Terje Olsen

Personal information
- Full name: Terje Olsen
- Date of birth: 28 September 1950 (age 75)
- Place of birth: Norway
- Position: Forward

Senior career*
- Years: Team / Apps / (Gls)
- 1968–1975: Vålerengen
- 1976–1977: Lillestrøm / 43 / (9)
- 1978–1980: Vålerengen

International career
- 1971–1979: Norway U21 / 7 / (0)
- 1972–1974: Norway / 3 / (0)

= Terje Olsen (footballer, born 1950) =

Norwegian footballer

Terje Olsen (born 28 September 1950) is a Norwegian former professional footballer who played as a forward for Vålerengen his entire career, except for two seasons which he spent with Lillestrøm.

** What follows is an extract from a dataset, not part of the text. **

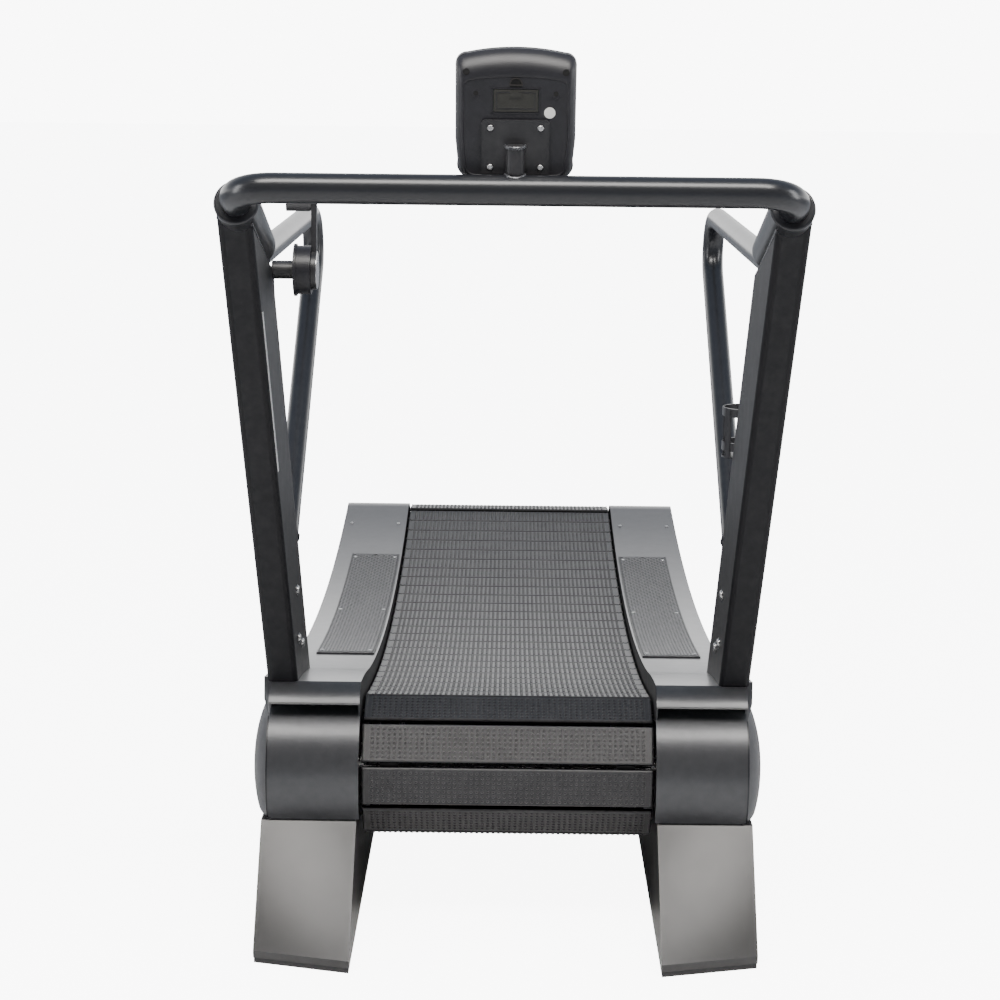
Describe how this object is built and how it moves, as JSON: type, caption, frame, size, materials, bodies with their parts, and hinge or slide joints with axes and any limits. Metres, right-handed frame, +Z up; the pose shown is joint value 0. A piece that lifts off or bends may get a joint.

Olsen was capped three times playing for Norway.

==Career==
Olsen started his career with Vålerengen in 1968, and played for the club until 1975. He then moved to Lillestrøm, where he 43 matches and scored nine goals over two seasons. During his time at Lillestrøm, the team won two consecutive league titles in addition to the Norwegian Cup in 1977. Olsen returned to Vålerengen in 1978, where he again won the Norwegian Cup in 1980. In total, Olsen played 102 matches for Vålerengen scoring 23 goals during his 11 seasons at the club. Only nine other players have played for Vålerengen longer than Olsen, and after Olsen retired the only player to match his 11 seasons is Øyvind Bolthof.

Olsen played seven matches for Norway U21 and was later capped three times for Norway between 1972 and 1974.

Olsen is the father of the footballer Lasse Olsen.